<<<<
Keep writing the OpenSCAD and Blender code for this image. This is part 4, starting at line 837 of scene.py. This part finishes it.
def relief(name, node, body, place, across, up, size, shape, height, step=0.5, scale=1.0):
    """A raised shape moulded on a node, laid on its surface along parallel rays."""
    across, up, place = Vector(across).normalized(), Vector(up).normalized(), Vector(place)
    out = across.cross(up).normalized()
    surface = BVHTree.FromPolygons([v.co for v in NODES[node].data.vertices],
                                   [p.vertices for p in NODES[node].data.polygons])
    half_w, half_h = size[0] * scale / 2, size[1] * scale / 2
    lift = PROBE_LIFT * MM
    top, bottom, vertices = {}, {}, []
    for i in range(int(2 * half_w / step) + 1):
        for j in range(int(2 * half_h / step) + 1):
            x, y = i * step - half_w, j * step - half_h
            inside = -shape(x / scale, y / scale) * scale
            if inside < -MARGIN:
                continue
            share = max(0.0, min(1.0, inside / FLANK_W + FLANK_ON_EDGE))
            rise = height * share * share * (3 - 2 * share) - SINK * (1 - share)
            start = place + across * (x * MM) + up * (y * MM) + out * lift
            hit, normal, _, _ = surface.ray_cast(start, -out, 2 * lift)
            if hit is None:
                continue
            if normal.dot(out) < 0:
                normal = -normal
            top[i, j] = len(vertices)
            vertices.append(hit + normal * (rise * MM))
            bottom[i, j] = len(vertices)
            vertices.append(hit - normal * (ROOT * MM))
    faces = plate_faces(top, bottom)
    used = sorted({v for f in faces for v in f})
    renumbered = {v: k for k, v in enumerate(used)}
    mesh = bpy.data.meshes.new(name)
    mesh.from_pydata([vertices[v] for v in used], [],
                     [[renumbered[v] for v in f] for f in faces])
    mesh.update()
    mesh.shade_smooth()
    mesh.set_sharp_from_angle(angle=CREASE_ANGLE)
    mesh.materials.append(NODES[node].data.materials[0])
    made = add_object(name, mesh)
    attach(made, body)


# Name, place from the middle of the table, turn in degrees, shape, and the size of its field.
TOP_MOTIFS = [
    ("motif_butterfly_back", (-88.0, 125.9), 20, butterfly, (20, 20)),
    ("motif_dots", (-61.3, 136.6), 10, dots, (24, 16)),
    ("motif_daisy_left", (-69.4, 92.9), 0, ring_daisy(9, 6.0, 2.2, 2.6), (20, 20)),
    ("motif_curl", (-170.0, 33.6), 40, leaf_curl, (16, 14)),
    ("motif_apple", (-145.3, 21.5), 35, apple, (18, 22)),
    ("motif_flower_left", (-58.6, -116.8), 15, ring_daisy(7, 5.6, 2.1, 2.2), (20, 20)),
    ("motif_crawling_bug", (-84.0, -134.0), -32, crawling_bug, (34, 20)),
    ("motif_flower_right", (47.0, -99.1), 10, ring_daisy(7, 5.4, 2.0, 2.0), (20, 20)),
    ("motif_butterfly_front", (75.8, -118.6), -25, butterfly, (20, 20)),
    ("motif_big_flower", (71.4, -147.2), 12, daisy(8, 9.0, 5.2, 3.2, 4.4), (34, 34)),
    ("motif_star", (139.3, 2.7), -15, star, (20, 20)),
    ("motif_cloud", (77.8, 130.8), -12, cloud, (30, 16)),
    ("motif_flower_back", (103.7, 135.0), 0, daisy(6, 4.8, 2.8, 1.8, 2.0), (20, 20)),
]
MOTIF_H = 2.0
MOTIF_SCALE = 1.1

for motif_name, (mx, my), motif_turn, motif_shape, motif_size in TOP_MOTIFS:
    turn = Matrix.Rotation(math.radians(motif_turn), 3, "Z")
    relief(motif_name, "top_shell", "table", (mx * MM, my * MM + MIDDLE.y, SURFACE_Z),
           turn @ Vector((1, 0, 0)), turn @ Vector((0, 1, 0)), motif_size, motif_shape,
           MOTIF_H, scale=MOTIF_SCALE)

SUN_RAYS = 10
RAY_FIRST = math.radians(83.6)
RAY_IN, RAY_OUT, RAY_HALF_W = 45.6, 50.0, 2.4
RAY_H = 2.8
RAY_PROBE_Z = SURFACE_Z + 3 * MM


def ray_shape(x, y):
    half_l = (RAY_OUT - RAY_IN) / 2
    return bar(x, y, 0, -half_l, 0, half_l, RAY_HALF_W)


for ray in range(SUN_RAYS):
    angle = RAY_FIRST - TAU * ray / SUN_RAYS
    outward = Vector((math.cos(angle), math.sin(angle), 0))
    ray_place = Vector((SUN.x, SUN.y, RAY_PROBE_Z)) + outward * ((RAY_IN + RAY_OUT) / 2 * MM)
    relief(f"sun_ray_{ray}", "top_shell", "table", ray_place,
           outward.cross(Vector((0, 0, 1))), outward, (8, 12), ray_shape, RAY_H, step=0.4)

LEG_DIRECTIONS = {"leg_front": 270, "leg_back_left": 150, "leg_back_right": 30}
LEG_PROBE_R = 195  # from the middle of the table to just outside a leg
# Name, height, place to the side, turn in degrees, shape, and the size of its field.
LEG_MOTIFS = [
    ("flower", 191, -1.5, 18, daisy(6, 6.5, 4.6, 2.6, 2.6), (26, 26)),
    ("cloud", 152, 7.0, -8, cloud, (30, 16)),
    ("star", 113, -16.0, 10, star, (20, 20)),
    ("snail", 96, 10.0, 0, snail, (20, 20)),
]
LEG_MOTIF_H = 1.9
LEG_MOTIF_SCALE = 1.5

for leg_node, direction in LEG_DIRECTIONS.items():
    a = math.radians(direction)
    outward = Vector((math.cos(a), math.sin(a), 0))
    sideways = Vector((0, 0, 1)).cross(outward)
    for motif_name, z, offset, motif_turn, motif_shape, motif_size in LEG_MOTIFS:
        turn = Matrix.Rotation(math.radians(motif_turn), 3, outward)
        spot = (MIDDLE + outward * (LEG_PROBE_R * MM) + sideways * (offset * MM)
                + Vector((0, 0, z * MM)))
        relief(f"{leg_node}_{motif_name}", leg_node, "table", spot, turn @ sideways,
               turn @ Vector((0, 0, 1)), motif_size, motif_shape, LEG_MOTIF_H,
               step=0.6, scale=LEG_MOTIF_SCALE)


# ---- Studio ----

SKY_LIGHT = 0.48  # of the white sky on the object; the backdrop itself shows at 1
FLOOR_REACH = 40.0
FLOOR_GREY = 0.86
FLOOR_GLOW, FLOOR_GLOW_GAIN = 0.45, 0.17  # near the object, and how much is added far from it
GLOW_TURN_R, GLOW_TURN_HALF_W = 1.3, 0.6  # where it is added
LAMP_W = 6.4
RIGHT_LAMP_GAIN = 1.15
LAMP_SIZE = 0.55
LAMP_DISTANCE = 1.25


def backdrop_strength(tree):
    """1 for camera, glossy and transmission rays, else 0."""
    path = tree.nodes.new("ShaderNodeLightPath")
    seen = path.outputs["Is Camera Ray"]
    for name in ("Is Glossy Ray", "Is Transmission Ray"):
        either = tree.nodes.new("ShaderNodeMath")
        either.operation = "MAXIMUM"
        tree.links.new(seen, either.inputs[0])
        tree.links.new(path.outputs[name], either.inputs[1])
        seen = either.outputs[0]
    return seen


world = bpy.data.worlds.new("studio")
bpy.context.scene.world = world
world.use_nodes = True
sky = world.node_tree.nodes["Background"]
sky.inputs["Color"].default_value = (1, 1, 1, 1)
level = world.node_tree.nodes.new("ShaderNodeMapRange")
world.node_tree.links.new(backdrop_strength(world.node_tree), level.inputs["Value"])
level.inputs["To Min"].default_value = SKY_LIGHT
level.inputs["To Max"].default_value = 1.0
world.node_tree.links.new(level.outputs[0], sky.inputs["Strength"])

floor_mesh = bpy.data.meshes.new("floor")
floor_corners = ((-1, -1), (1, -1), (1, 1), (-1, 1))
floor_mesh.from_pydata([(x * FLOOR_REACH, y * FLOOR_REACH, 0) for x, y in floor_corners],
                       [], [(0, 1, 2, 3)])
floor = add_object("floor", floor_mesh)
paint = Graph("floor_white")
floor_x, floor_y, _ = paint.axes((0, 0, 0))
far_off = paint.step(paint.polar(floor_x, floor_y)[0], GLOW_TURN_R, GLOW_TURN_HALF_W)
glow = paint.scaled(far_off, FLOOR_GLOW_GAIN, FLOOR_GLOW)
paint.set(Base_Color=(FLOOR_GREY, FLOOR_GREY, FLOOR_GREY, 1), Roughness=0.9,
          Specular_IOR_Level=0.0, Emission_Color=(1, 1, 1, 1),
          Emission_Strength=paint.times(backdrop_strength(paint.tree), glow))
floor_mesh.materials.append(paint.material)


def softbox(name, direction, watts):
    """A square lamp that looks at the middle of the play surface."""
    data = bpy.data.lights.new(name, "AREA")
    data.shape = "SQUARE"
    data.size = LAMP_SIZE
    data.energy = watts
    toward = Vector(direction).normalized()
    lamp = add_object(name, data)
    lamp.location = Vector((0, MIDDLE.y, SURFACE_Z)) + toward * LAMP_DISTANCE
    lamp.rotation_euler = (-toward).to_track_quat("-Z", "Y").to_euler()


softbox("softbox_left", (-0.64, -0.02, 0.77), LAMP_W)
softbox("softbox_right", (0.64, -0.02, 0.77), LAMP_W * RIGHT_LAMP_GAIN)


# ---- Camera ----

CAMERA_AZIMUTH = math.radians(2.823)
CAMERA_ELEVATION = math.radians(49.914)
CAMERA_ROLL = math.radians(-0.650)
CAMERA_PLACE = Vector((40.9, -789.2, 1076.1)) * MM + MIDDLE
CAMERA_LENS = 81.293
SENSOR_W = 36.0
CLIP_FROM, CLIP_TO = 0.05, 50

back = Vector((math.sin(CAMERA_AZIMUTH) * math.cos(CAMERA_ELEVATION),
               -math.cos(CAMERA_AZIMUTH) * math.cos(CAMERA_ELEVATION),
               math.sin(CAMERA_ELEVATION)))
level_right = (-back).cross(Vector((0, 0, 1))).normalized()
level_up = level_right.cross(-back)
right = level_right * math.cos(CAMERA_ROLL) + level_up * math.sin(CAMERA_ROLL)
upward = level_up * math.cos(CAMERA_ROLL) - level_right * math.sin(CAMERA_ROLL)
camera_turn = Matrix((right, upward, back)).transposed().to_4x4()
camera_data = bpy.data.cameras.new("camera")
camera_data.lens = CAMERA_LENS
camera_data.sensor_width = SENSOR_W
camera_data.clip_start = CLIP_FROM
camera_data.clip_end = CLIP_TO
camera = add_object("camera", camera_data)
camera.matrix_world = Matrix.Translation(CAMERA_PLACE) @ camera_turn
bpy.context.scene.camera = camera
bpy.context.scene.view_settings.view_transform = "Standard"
>>>>
### Exercise
Within the listing above, the range opens at the line with "attach(made, body)" and closes at the line with "ray_shape, RAY_H, step=0.4)". Reproduce exactly the lines of that range, including both ends.

### Answer to this task
    attach(made, body)


# Name, place from the middle of the table, turn in degrees, shape, and the size of its field.
TOP_MOTIFS = [
    ("motif_butterfly_back", (-88.0, 125.9), 20, butterfly, (20, 20)),
    ("motif_dots", (-61.3, 136.6), 10, dots, (24, 16)),
    ("motif_daisy_left", (-69.4, 92.9), 0, ring_daisy(9, 6.0, 2.2, 2.6), (20, 20)),
    ("motif_curl", (-170.0, 33.6), 40, leaf_curl, (16, 14)),
    ("motif_apple", (-145.3, 21.5), 35, apple, (18, 22)),
    ("motif_flower_left", (-58.6, -116.8), 15, ring_daisy(7, 5.6, 2.1, 2.2), (20, 20)),
    ("motif_crawling_bug", (-84.0, -134.0), -32, crawling_bug, (34, 20)),
    ("motif_flower_right", (47.0, -99.1), 10, ring_daisy(7, 5.4, 2.0, 2.0), (20, 20)),
    ("motif_butterfly_front", (75.8, -118.6), -25, butterfly, (20, 20)),
    ("motif_big_flower", (71.4, -147.2), 12, daisy(8, 9.0, 5.2, 3.2, 4.4), (34, 34)),
    ("motif_star", (139.3, 2.7), -15, star, (20, 20)),
    ("motif_cloud", (77.8, 130.8), -12, cloud, (30, 16)),
    ("motif_flower_back", (103.7, 135.0), 0, daisy(6, 4.8, 2.8, 1.8, 2.0), (20, 20)),
]
MOTIF_H = 2.0
MOTIF_SCALE = 1.1

for motif_name, (mx, my), motif_turn, motif_shape, motif_size in TOP_MOTIFS:
    turn = Matrix.Rotation(math.radians(motif_turn), 3, "Z")
    relief(motif_name, "top_shell", "table", (mx * MM, my * MM + MIDDLE.y, SURFACE_Z),
           turn @ Vector((1, 0, 0)), turn @ Vector((0, 1, 0)), motif_size, motif_shape,
           MOTIF_H, scale=MOTIF_SCALE)

SUN_RAYS = 10
RAY_FIRST = math.radians(83.6)
RAY_IN, RAY_OUT, RAY_HALF_W = 45.6, 50.0, 2.4
RAY_H = 2.8
RAY_PROBE_Z = SURFACE_Z + 3 * MM


def ray_shape(x, y):
    half_l = (RAY_OUT - RAY_IN) / 2
    return bar(x, y, 0, -half_l, 0, half_l, RAY_HALF_W)


for ray in range(SUN_RAYS):
    angle = RAY_FIRST - TAU * ray / SUN_RAYS
    outward = Vector((math.cos(angle), math.sin(angle), 0))
    ray_place = Vector((SUN.x, SUN.y, RAY_PROBE_Z)) + outward * ((RAY_IN + RAY_OUT) / 2 * MM)
    relief(f"sun_ray_{ray}", "top_shell", "table", ray_place,
           outward.cross(Vector((0, 0, 1))), outward, (8, 12), ray_shape, RAY_H, step=0.4)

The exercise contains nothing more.